Do this:
Please quote every line word for word.
>> Begin
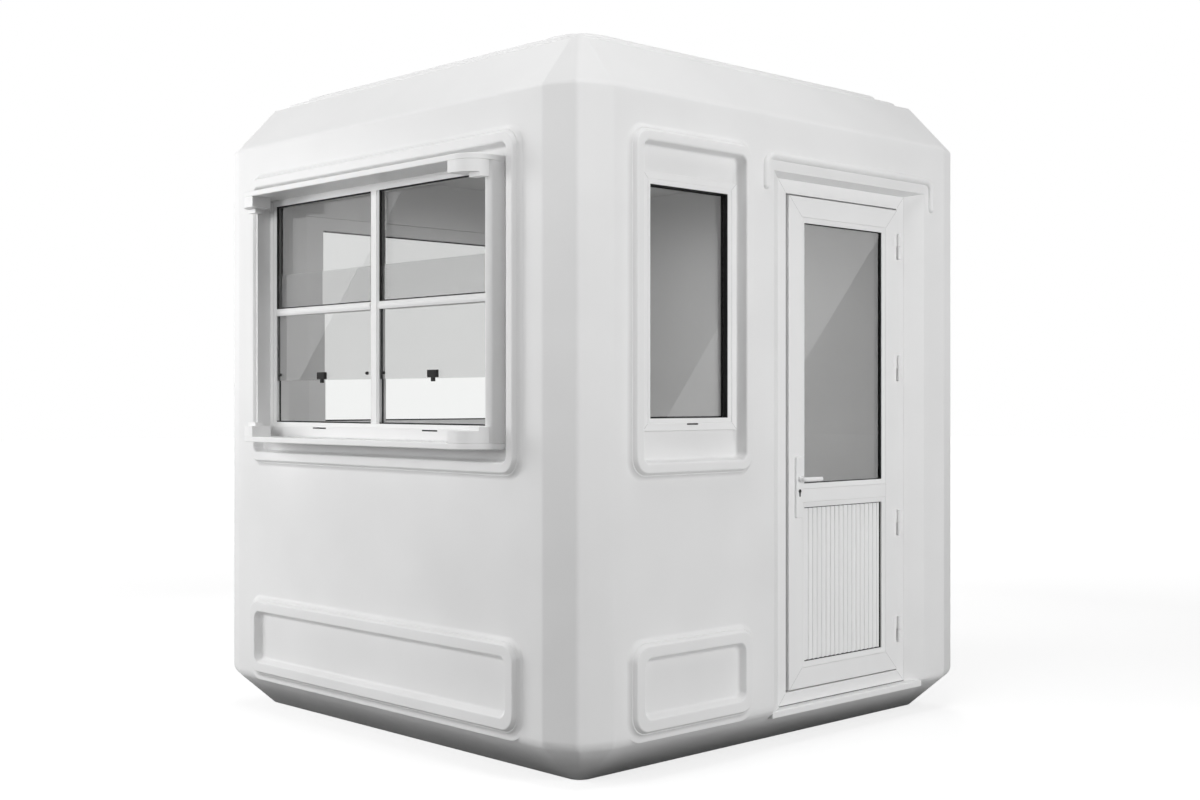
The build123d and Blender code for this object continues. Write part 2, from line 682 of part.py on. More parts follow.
# Hinges: the frame carries the lower knuckle and the pin, the leaf's knuckle drops onto it
with BuildPart() as door_hinges_fixed:
    for level in HINGE_LEVELS:
        bottom = level - HINGE_LENGTH / 2
        with BuildSketch(Plane.XY.offset(bottom)):
            rectangle_at(HALF - RECESS, HALF - RECESS + FLAP, HINGE_AXIS_Y + 3, FRAME_RIGHT - 12)
        extrude(amount=HINGE_LENGTH)
        barrel(bottom, KNUCKLE)
        with BuildSketch(Plane.XY.offset(bottom)):
            rectangle_at(HALF - RECESS, HINGE_AXIS_X, HINGE_AXIS_Y + 3, HINGE_AXIS_Y + 7)
        extrude(amount=KNUCKLE)
export("door_hinges_fixed", door_hinges_fixed)

with BuildPart() as door_hinges_moving:
    for level in HINGE_LEVELS:
        bottom = level + HINGE_LENGTH / 2 - KNUCKLE
        barrel(bottom, KNUCKLE)
        with BuildSketch(Plane.XY.offset(bottom)):
            rectangle_at(HALF - LEAF_FRONT, HALF - LEAF_FRONT + FLAP, LEAF_RIGHT - 26, LEAF_RIGHT)
        extrude(amount=KNUCKLE)
export("door_hinges_moving", door_hinges_moving)

# Handle: a long plate with a boss on the lock stile, and a lever that turns in front of it
PLATE_FRONT = LEAF_FRONT - PLATE_THICK
with BuildPart() as door_handle_plate:
    with BuildSketch(DOOR_SIDE.offset(-LEAF_FRONT)):
        rectangle_at(
            HANDLE_Y - PLATE_WIDTH / 2, HANDLE_Y + PLATE_WIDTH / 2, PLATE_LOW, PLATE_HIGH, radius=6
        )
    extrude(amount=PLATE_THICK)
    chamfer(door_handle_plate.faces().sort_by(Axis.X)[-1].edges(), 2)
export("door_handle_plate", door_handle_plate)

with BuildPart() as door_lever:
    with BuildSketch(DOOR_SIDE.offset(-PLATE_FRONT + LEVER_GAP)):
        with Locations((HANDLE_Y, HANDLE_LEVEL)):
            Circle(LEVER_RADIUS + 2)
    extrude(amount=LEVER_NECK)
    with BuildSketch(Plane.XZ.offset(-HANDLE_Y)):
        with Locations((HALF - PLATE_FRONT + LEVER_GAP + LEVER_NECK - LEVER_RADIUS, HANDLE_LEVEL)):
            RectangleRounded(2 * LEVER_RADIUS - 4, 2 * LEVER_RADIUS, 5)
    extrude(amount=-LEVER_REACH)
export("door_lever", door_lever)
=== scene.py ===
# %% [markdown]
# # A moulded guard booth
#
# The booth is a glass-fibre shell, laid up in a mould and sprayed with white gelcoat. PVC windows
# and a PVC door are set into it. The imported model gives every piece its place, so this lesson only
# dresses it: it gives the plain solids their soft edges, profiles, seals, fittings and finishes.

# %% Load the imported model
import math
import bmesh
import bpy
from mathutils import Matrix, Vector


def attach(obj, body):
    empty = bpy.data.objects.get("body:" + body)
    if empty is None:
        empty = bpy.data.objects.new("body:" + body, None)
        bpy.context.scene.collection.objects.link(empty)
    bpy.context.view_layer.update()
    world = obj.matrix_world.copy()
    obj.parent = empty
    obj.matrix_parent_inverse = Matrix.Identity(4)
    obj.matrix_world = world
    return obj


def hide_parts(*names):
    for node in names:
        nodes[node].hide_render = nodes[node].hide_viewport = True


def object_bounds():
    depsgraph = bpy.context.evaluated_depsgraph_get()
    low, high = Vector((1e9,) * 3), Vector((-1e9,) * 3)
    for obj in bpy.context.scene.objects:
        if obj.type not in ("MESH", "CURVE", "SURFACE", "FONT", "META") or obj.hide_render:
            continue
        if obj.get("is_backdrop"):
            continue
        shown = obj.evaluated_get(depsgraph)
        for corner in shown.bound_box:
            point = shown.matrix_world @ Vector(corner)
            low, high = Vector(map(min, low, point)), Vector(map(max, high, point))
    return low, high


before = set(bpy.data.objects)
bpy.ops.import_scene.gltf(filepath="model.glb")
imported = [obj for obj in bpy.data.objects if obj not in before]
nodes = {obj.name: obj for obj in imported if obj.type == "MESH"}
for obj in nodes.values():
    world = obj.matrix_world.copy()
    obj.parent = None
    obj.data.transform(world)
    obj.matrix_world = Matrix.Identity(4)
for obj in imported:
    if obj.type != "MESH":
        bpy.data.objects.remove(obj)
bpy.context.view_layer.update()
HALF = 1.075  # from the middle to each wall

# %% [markdown]
# ## Colour
#
# Paint charts and photographs give colours as sRGB hex values. Blender's sockets want linear
# light, so one function turns one into the other, and every colour below is written as hex.

# %% From hex to linear light
def linear(hex_colour):
    """The linear RGBA of an sRGB hex colour."""
    shares = [int(hex_colour[i:i + 2], 16) / 255 for i in (1, 3, 5)]
    return [s / 12.92 if s <= 0.04045 else ((s + 0.055) / 1.055) ** 2.4 for s in shares] + [1.0]


print("gelcoat white in linear light", [round(c, 3) for c in linear("#ECECEC")[:3]])

# %% [markdown]
# ## Building a finish
#
# A finish is a small chain of nodes. One helper adds a node, sets its values and wires its inputs,
# so that each finish below reads as a list of what happens to the surface.

# %% One helper for every node
def add_node(finish, kind, values=None, wires=None):
    """Adds a node to a material or world. values are its settings, wires its incoming links."""
    node = finish.node_tree.nodes.new(kind)
    for key, value in (values or {}).items():
        if isinstance(key, int) or key in node.inputs:
            node.inputs[key].default_value = value
        else:
            setattr(node, key, value)
    for key, source in (wires or {}).items():
        finish.node_tree.links.new(source, node.inputs[key])
    return node


def new_finish(name, values):
    """A material whose main shader has these values, and a place to measure patterns from."""
    finish = bpy.data.materials.new(name)
    finish.use_nodes = True
    shader = finish.node_tree.nodes["Principled BSDF"]
    for key, value in values.items():
        shader.inputs[key].default_value = value
    place = add_node(finish, "ShaderNodeTexCoord")
    return finish, shader, place.outputs["Object"]


def wire(finish, source, socket):
    """Links one output to one input."""
    finish.node_tree.links.new(source, socket)


# %% [markdown]
# Three habits return in every finish: a cloudy pattern of a known size, a drift between two close
# tones, and a relief that is too fine to model. Each is a short chain of nodes.

# %% Pattern, tones and relief
def noise(finish, spot, size, detail=2.0):
    """A cloudy pattern whose lumps are about size metres across."""
    values = {"Scale": 1 / size, "Detail": detail}
    return add_node(finish, "ShaderNodeTexNoise", values, {"Vector": spot})


def mottle(finish, shader, pattern, dark, light, ends=(0.0, 1.0)):
    """Lets the colour drift between two tones where the pattern does."""
    ramp = add_node(finish, "ShaderNodeValToRGB", wires={"Fac": pattern.outputs["Fac"]})
    for element, place, colour in zip(ramp.color_ramp.elements, ends, (dark, light)):
        element.position = place
        element.color = linear(colour)
    wire(finish, ramp.outputs["Color"], shader.inputs["Base Color"])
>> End
Output of the task:
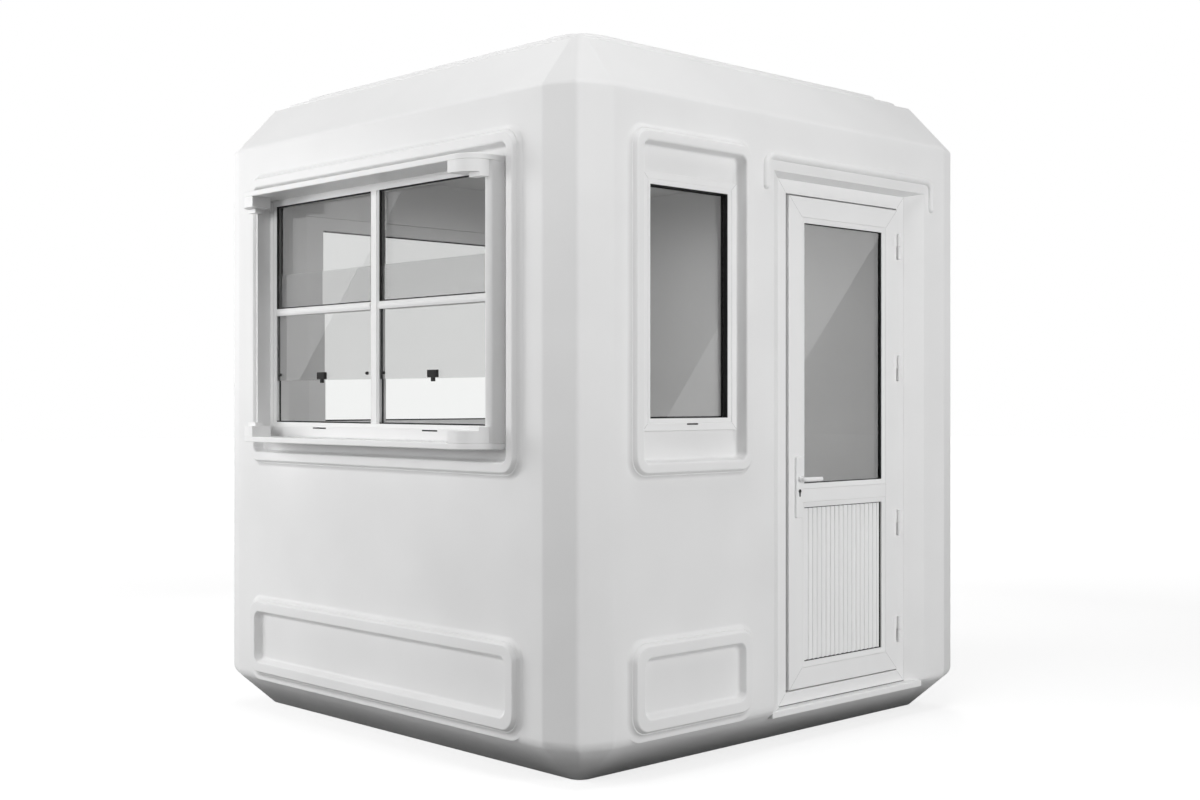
The build123d and Blender code for this object continues. Write part 2, from line 682 of part.py on. More parts follow.
# Hinges: the frame carries the lower knuckle and the pin, the leaf's knuckle drops onto it
with BuildPart() as door_hinges_fixed:
    for level in HINGE_LEVELS:
        bottom = level - HINGE_LENGTH / 2
        with BuildSketch(Plane.XY.offset(bottom)):
            rectangle_at(HALF - RECESS, HALF - RECESS + FLAP, HINGE_AXIS_Y + 3, FRAME_RIGHT - 12)
        extrude(amount=HINGE_LENGTH)
        barrel(bottom, KNUCKLE)
        with BuildSketch(Plane.XY.offset(bottom)):
            rectangle_at(HALF - RECESS, HINGE_AXIS_X, HINGE_AXIS_Y + 3, HINGE_AXIS_Y + 7)
        extrude(amount=KNUCKLE)
export("door_hinges_fixed", door_hinges_fixed)

with BuildPart() as door_hinges_moving:
    for level in HINGE_LEVELS:
        bottom = level + HINGE_LENGTH / 2 - KNUCKLE
        barrel(bottom, KNUCKLE)
        with BuildSketch(Plane.XY.offset(bottom)):
            rectangle_at(HALF - LEAF_FRONT, HALF - LEAF_FRONT + FLAP, LEAF_RIGHT - 26, LEAF_RIGHT)
        extrude(amount=KNUCKLE)
export("door_hinges_moving", door_hinges_moving)

# Handle: a long plate with a boss on the lock stile, and a lever that turns in front of it
PLATE_FRONT = LEAF_FRONT - PLATE_THICK
with BuildPart() as door_handle_plate:
    with BuildSketch(DOOR_SIDE.offset(-LEAF_FRONT)):
        rectangle_at(
            HANDLE_Y - PLATE_WIDTH / 2, HANDLE_Y + PLATE_WIDTH / 2, PLATE_LOW, PLATE_HIGH, radius=6
        )
    extrude(amount=PLATE_THICK)
    chamfer(door_handle_plate.faces().sort_by(Axis.X)[-1].edges(), 2)
export("door_handle_plate", door_handle_plate)

with BuildPart() as door_lever:
    with BuildSketch(DOOR_SIDE.offset(-PLATE_FRONT + LEVER_GAP)):
        with Locations((HANDLE_Y, HANDLE_LEVEL)):
            Circle(LEVER_RADIUS + 2)
    extrude(amount=LEVER_NECK)
    with BuildSketch(Plane.XZ.offset(-HANDLE_Y)):
        with Locations((HALF - PLATE_FRONT + LEVER_GAP + LEVER_NECK - LEVER_RADIUS, HANDLE_LEVEL)):
            RectangleRounded(2 * LEVER_RADIUS - 4, 2 * LEVER_RADIUS, 5)
    extrude(amount=-LEVER_REACH)
export("door_lever", door_lever)
=== scene.py ===
# %% [markdown]
# # A moulded guard booth
#
# The booth is a glass-fibre shell, laid up in a mould and sprayed with white gelcoat. PVC windows
# and a PVC door are set into it. The imported model gives every piece its place, so this lesson only
# dresses it: it gives the plain solids their soft edges, profiles, seals, fittings and finishes.

# %% Load the imported model
import math
import bmesh
import bpy
from mathutils import Matrix, Vector


def attach(obj, body):
    empty = bpy.data.objects.get("body:" + body)
    if empty is None:
        empty = bpy.data.objects.new("body:" + body, None)
        bpy.context.scene.collection.objects.link(empty)
    bpy.context.view_layer.update()
    world = obj.matrix_world.copy()
    obj.parent = empty
    obj.matrix_parent_inverse = Matrix.Identity(4)
    obj.matrix_world = world
    return obj


def hide_parts(*names):
    for node in names:
        nodes[node].hide_render = nodes[node].hide_viewport = True


def object_bounds():
    depsgraph = bpy.context.evaluated_depsgraph_get()
    low, high = Vector((1e9,) * 3), Vector((-1e9,) * 3)
    for obj in bpy.context.scene.objects:
        if obj.type not in ("MESH", "CURVE", "SURFACE", "FONT", "META") or obj.hide_render:
            continue
        if obj.get("is_backdrop"):
            continue
        shown = obj.evaluated_get(depsgraph)
        for corner in shown.bound_box:
            point = shown.matrix_world @ Vector(corner)
            low, high = Vector(map(min, low, point)), Vector(map(max, high, point))
    return low, high


before = set(bpy.data.objects)
bpy.ops.import_scene.gltf(filepath="model.glb")
imported = [obj for obj in bpy.data.objects if obj not in before]
nodes = {obj.name: obj for obj in imported if obj.type == "MESH"}
for obj in nodes.values():
    world = obj.matrix_world.copy()
    obj.parent = None
    obj.data.transform(world)
    obj.matrix_world = Matrix.Identity(4)
for obj in imported:
    if obj.type != "MESH":
        bpy.data.objects.remove(obj)
bpy.context.view_layer.update()
HALF = 1.075  # from the middle to each wall

# %% [markdown]
# ## Colour
#
# Paint charts and photographs give colours as sRGB hex values. Blender's sockets want linear
# light, so one function turns one into the other, and every colour below is written as hex.

# %% From hex to linear light
def linear(hex_colour):
    """The linear RGBA of an sRGB hex colour."""
    shares = [int(hex_colour[i:i + 2], 16) / 255 for i in (1, 3, 5)]
    return [s / 12.92 if s <= 0.04045 else ((s + 0.055) / 1.055) ** 2.4 for s in shares] + [1.0]


print("gelcoat white in linear light", [round(c, 3) for c in linear("#ECECEC")[:3]])

# %% [markdown]
# ## Building a finish
#
# A finish is a small chain of nodes. One helper adds a node, sets its values and wires its inputs,
# so that each finish below reads as a list of what happens to the surface.

# %% One helper for every node
def add_node(finish, kind, values=None, wires=None):
    """Adds a node to a material or world. values are its settings, wires its incoming links."""
    node = finish.node_tree.nodes.new(kind)
    for key, value in (values or {}).items():
        if isinstance(key, int) or key in node.inputs:
            node.inputs[key].default_value = value
        else:
            setattr(node, key, value)
    for key, source in (wires or {}).items():
        finish.node_tree.links.new(source, node.inputs[key])
    return node


def new_finish(name, values):
    """A material whose main shader has these values, and a place to measure patterns from."""
    finish = bpy.data.materials.new(name)
    finish.use_nodes = True
    shader = finish.node_tree.nodes["Principled BSDF"]
    for key, value in values.items():
        shader.inputs[key].default_value = value
    place = add_node(finish, "ShaderNodeTexCoord")
    return finish, shader, place.outputs["Object"]


def wire(finish, source, socket):
    """Links one output to one input."""
    finish.node_tree.links.new(source, socket)


# %% [markdown]
# Three habits return in every finish: a cloudy pattern of a known size, a drift between two close
# tones, and a relief that is too fine to model. Each is a short chain of nodes.

# %% Pattern, tones and relief
def noise(finish, spot, size, detail=2.0):
    """A cloudy pattern whose lumps are about size metres across."""
    values = {"Scale": 1 / size, "Detail": detail}
    return add_node(finish, "ShaderNodeTexNoise", values, {"Vector": spot})


def mottle(finish, shader, pattern, dark, light, ends=(0.0, 1.0)):
    """Lets the colour drift between two tones where the pattern does."""
    ramp = add_node(finish, "ShaderNodeValToRGB", wires={"Fac": pattern.outputs["Fac"]})
    for element, place, colour in zip(ramp.color_ramp.elements, ends, (dark, light)):
        element.position = place
        element.color = linear(colour)
    wire(finish, ramp.outputs["Color"], shader.inputs["Base Color"])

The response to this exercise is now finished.